▶ **STATED EXERCISE**
Starting at the first line of the data below, write out each line exactly until you reach the line containing "the base coat.", and include that line too.

▶ **RECORDS FOR THE EXERCISE**
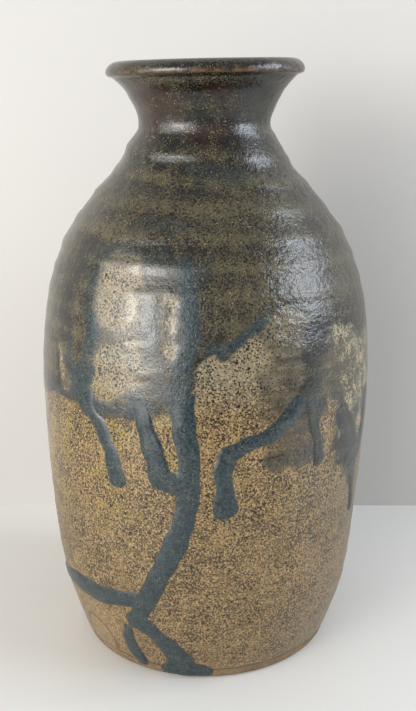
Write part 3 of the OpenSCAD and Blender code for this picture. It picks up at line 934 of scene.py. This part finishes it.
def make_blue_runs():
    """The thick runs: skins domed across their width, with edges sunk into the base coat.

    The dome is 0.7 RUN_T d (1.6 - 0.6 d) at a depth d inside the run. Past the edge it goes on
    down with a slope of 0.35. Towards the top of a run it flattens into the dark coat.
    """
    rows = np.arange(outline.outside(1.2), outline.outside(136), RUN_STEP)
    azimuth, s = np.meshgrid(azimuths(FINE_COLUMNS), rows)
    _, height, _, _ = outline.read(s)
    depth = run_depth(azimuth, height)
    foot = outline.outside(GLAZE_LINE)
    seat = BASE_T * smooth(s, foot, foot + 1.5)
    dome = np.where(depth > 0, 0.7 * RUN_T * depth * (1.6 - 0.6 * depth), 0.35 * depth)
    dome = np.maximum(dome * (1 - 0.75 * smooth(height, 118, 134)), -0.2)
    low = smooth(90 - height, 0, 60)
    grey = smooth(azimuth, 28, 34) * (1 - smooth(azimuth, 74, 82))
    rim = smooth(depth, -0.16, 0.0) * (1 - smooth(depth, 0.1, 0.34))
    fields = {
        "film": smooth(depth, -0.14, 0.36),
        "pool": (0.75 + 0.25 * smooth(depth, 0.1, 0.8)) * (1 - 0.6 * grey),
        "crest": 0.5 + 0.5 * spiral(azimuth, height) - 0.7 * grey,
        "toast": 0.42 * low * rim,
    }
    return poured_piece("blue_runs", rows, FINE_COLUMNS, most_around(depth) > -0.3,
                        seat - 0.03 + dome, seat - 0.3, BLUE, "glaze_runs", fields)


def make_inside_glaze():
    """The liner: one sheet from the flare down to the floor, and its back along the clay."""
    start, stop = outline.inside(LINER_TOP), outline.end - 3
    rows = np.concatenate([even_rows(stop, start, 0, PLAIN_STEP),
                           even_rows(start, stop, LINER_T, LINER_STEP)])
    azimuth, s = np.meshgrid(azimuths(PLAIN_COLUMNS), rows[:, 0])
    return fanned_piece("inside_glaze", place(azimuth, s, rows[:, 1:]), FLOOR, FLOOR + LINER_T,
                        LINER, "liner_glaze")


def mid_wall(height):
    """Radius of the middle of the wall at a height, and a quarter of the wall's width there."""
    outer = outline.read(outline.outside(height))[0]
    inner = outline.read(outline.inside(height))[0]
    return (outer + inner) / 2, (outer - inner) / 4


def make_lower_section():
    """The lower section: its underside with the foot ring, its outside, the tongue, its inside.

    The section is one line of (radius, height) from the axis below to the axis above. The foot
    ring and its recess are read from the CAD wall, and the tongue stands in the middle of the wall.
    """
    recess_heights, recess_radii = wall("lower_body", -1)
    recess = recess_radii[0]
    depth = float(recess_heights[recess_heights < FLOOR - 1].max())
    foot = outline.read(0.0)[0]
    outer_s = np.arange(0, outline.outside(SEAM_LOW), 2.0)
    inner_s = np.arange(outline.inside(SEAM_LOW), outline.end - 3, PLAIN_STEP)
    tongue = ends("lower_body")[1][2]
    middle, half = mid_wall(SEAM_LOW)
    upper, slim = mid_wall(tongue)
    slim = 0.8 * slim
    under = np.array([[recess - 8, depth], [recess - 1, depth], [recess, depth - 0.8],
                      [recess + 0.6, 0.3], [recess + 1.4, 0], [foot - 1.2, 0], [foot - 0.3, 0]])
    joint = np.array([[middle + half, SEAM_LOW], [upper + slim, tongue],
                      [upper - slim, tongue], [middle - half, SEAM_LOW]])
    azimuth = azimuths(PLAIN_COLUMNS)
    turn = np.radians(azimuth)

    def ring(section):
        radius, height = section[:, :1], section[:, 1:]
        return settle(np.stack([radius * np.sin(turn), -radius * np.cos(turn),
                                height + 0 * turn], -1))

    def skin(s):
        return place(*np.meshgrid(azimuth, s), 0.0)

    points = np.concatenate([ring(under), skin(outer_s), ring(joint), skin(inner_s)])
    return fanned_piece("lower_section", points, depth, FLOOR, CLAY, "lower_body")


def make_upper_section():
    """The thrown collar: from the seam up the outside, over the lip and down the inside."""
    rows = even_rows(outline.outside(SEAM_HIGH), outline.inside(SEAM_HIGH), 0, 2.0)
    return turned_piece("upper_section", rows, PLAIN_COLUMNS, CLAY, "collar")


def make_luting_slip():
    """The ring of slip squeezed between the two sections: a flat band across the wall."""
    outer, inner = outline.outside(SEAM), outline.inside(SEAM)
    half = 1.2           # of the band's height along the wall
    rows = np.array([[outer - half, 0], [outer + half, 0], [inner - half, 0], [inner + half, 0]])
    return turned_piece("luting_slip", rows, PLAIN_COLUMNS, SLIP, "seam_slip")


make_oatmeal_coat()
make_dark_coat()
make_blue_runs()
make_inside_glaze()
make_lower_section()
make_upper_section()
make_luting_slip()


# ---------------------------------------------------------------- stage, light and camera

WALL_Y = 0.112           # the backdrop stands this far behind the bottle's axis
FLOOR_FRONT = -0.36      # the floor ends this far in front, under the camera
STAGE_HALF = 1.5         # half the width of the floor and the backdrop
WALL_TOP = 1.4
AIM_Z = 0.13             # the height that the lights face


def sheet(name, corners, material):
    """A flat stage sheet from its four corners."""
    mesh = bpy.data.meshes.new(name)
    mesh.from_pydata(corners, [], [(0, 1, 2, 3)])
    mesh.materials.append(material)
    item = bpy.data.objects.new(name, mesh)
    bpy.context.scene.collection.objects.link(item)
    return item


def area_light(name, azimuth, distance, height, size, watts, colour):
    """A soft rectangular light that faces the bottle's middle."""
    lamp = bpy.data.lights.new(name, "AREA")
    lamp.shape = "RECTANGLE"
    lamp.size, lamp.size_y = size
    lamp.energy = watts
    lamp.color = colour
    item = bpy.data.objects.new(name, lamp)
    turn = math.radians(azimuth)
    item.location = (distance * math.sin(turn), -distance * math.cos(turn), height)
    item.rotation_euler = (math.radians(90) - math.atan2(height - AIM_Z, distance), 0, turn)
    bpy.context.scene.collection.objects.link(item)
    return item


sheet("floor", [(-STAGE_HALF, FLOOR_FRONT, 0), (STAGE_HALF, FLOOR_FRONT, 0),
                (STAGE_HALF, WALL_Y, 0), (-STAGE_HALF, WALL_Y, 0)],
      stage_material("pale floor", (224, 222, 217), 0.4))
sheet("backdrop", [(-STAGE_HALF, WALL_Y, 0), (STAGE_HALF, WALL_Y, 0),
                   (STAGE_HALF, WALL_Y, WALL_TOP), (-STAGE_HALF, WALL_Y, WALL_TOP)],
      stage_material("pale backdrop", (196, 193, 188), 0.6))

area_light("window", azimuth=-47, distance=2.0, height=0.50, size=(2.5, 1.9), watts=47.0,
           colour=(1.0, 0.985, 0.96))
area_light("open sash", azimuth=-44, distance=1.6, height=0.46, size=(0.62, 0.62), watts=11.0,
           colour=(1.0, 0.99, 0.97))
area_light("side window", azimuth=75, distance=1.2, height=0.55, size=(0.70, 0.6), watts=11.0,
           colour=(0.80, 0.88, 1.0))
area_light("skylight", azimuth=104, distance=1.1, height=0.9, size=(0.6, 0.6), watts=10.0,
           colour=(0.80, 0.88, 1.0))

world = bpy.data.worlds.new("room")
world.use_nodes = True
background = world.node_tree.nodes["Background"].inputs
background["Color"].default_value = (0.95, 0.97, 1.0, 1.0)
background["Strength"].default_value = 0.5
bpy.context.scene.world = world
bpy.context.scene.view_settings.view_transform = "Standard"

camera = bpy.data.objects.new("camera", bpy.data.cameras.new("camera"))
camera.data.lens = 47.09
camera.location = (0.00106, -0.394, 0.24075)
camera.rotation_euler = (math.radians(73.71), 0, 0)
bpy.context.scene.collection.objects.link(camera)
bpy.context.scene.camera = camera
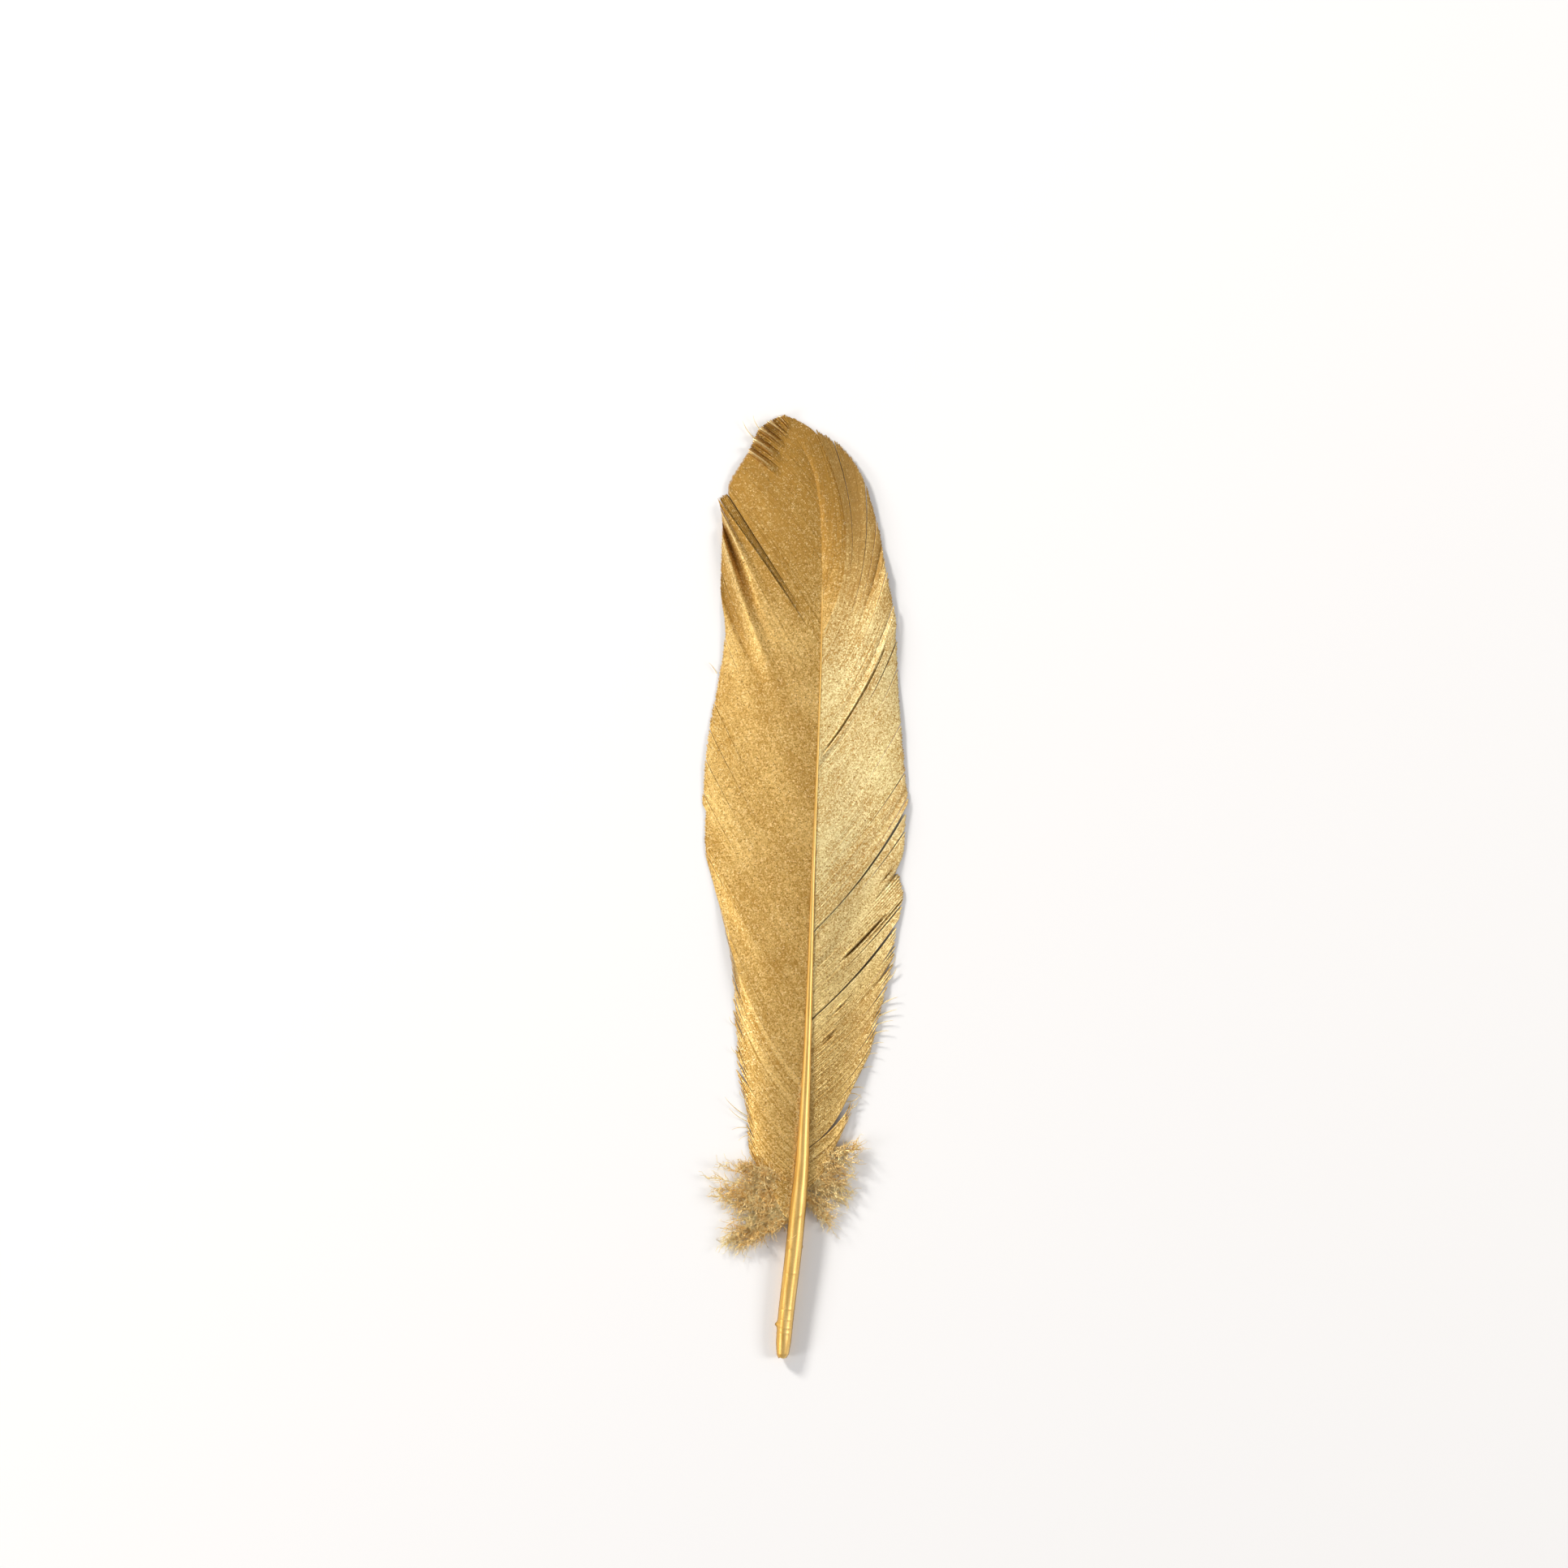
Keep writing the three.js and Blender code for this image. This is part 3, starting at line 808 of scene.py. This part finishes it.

▶ **EXERCISE SOLUTION**
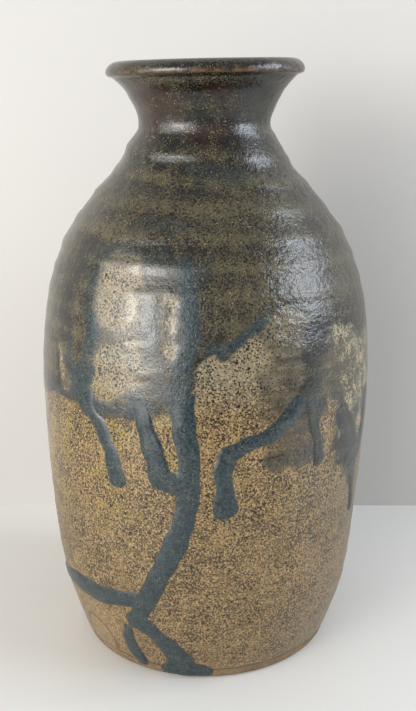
Write part 3 of the OpenSCAD and Blender code for this picture. It picks up at line 934 of scene.py. This part finishes it.
def make_blue_runs():
    """The thick runs: skins domed across their width, with edges sunk into the base coat.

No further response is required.